Short problem: How many lines in these records hold the string "More"? State only that number.
* Start Records to process *
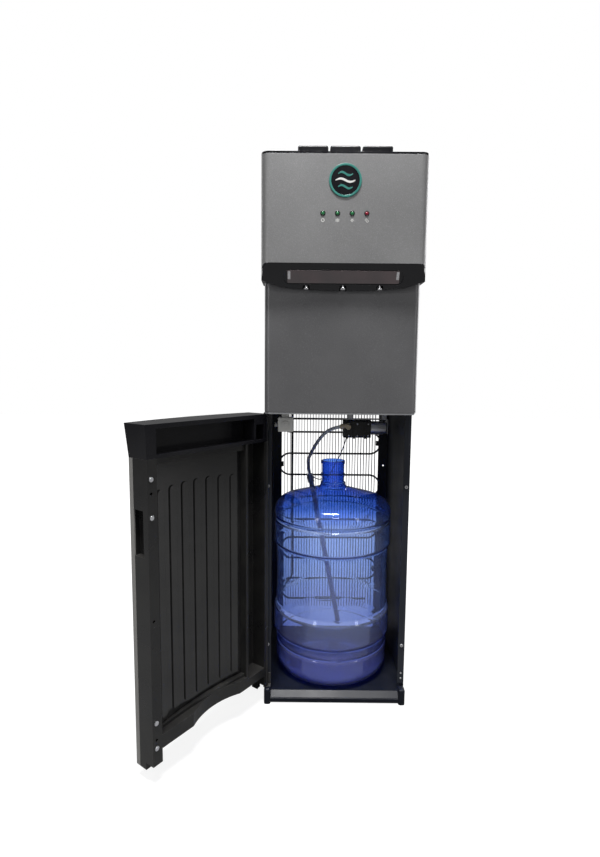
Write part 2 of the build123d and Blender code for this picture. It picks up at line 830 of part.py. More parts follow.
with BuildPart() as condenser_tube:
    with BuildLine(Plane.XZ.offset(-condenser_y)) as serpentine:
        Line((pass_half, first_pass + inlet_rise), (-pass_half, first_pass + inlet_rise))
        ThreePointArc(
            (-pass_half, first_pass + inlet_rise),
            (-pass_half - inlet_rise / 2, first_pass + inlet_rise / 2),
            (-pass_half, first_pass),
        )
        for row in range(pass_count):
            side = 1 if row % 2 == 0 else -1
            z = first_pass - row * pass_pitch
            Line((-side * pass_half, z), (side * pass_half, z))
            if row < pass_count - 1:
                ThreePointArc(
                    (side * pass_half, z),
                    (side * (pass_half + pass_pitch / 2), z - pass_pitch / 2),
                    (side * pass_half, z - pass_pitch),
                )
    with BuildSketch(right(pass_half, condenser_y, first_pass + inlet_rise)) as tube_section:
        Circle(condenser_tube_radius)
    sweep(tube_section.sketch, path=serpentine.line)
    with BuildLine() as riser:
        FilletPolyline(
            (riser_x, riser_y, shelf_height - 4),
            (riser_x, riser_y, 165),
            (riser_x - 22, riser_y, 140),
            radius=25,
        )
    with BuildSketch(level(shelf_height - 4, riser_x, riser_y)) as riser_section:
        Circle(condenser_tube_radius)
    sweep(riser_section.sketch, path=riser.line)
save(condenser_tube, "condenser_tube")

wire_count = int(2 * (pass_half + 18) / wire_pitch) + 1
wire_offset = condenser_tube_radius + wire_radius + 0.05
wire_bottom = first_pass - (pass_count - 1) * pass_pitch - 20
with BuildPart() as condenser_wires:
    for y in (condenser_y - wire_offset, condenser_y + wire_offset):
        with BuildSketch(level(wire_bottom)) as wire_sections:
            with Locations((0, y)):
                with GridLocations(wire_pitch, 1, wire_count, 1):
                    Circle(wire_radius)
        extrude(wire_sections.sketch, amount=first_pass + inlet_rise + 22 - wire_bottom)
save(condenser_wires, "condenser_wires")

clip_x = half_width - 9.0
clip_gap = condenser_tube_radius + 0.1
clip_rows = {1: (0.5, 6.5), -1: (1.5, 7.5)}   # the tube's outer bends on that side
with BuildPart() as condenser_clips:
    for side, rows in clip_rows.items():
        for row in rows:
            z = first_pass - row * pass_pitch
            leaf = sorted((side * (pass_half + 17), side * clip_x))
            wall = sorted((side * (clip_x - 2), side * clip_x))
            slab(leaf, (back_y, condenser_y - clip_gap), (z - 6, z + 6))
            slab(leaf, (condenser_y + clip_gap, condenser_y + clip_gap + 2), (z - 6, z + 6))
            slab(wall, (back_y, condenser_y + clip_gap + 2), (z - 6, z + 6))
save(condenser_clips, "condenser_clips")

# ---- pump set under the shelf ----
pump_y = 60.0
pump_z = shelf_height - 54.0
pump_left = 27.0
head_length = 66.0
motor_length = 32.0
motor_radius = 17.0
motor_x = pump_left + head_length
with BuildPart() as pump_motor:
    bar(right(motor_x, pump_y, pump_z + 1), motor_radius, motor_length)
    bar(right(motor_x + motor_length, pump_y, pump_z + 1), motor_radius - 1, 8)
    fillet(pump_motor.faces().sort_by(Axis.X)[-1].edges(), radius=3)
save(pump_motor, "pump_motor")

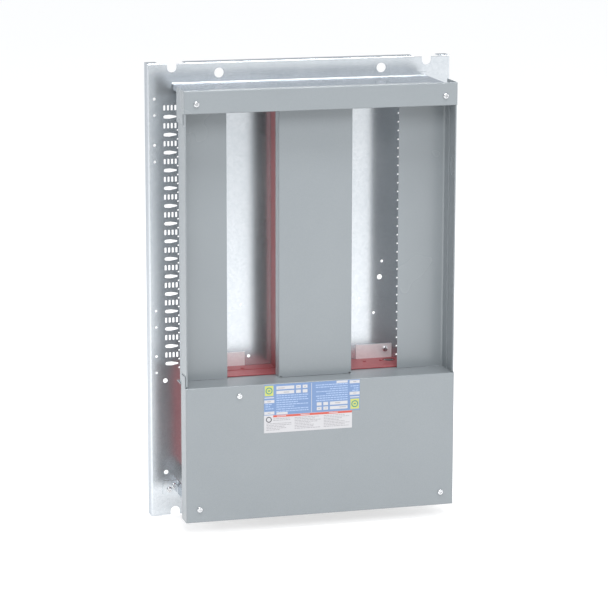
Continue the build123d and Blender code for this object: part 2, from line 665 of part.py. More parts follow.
* End Records to process *
Task answer: 2